(RECORDED INFORMATION):
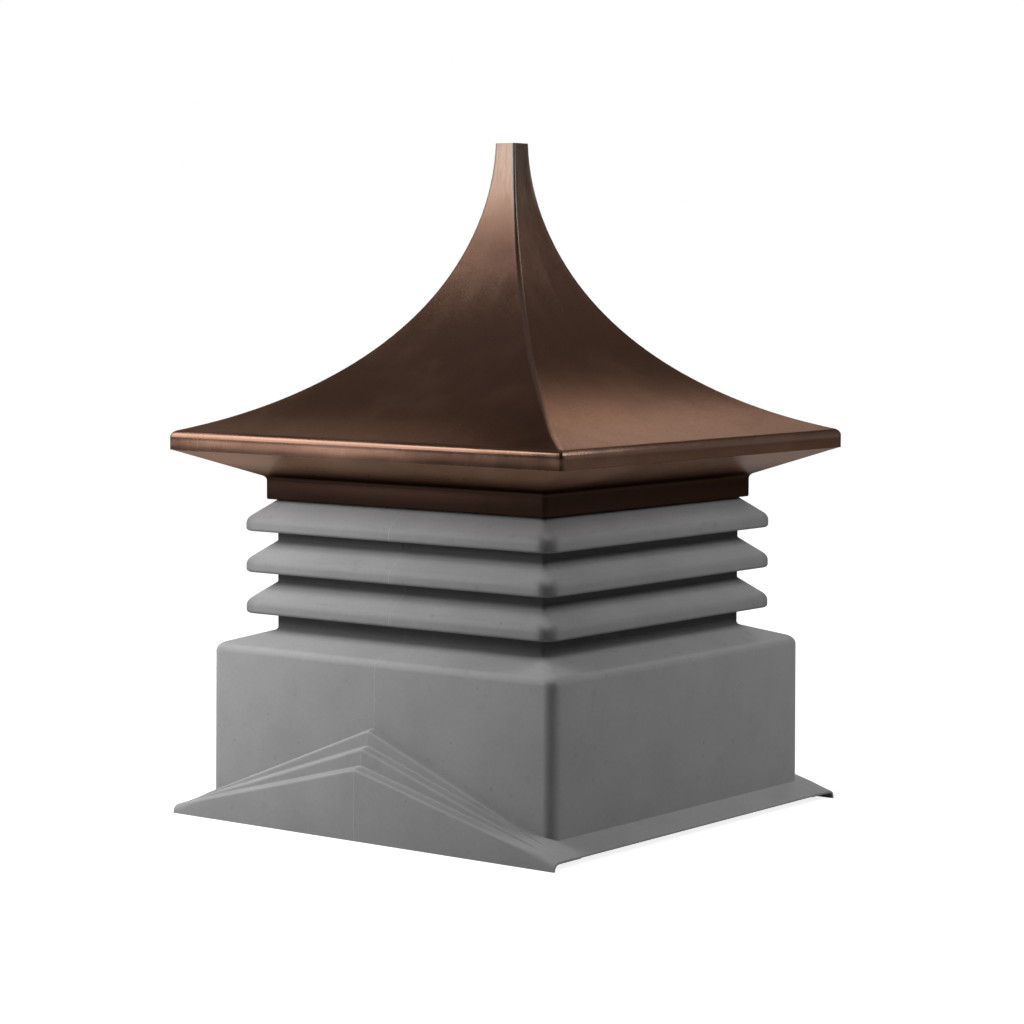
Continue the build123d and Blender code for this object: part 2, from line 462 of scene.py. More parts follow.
class Streaks(EffectGroup):
    """Fine drawn lines that run up and down, and long soft runs of weather."""

    def __init__(self) -> None:
        """Builds the group."""
        super().__init__(
            "streaks", {"Line Scale": 240.0, "Run Scale": 26.0},
            {"Lines": "NodeSocketFloat", "Runs": "NodeSocketFloat"},
        )
        for scale, squeeze, output in (("Line Scale", 0.05, "Lines"), ("Run Scale", 0.13, "Runs")):
            stretched = self.make.add("ShaderNodeMapping", {
                "Vector": self.place, "Scale": (1.0, 1.0, squeeze),
            })
            texture = self.make.add("ShaderNodeTexNoise", {
                "Vector": stretched.outputs[0], "Scale": self.given[scale], "Detail": 4.0, "Roughness": 0.6,
            })
            self.make.feed(self.result[output], texture.outputs["Fac"])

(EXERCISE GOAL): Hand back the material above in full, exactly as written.

(OUTPUT FOR THIS EXERCISE):
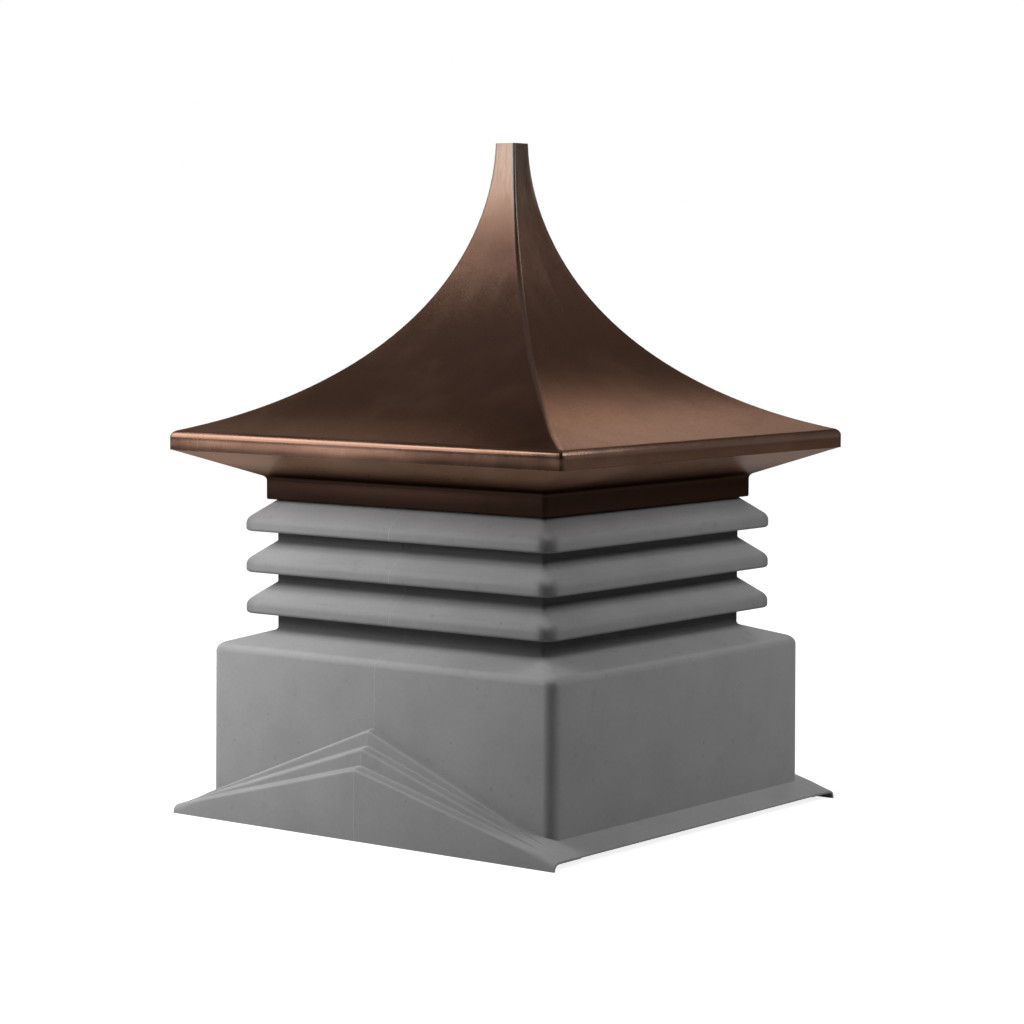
Continue the build123d and Blender code for this object: part 2, from line 462 of scene.py. More parts follow.
class Streaks(EffectGroup):
    """Fine drawn lines that run up and down, and long soft runs of weather."""

    def __init__(self) -> None:
        """Builds the group."""
        super().__init__(
            "streaks", {"Line Scale": 240.0, "Run Scale": 26.0},
            {"Lines": "NodeSocketFloat", "Runs": "NodeSocketFloat"},
        )
        for scale, squeeze, output in (("Line Scale", 0.05, "Lines"), ("Run Scale", 0.13, "Runs")):
            stretched = self.make.add("ShaderNodeMapping", {
                "Vector": self.place, "Scale": (1.0, 1.0, squeeze),
            })
            texture = self.make.add("ShaderNodeTexNoise", {
                "Vector": stretched.outputs[0], "Scale": self.given[scale], "Detail": 4.0, "Roughness": 0.6,
            })
            self.make.feed(self.result[output], texture.outputs["Fac"])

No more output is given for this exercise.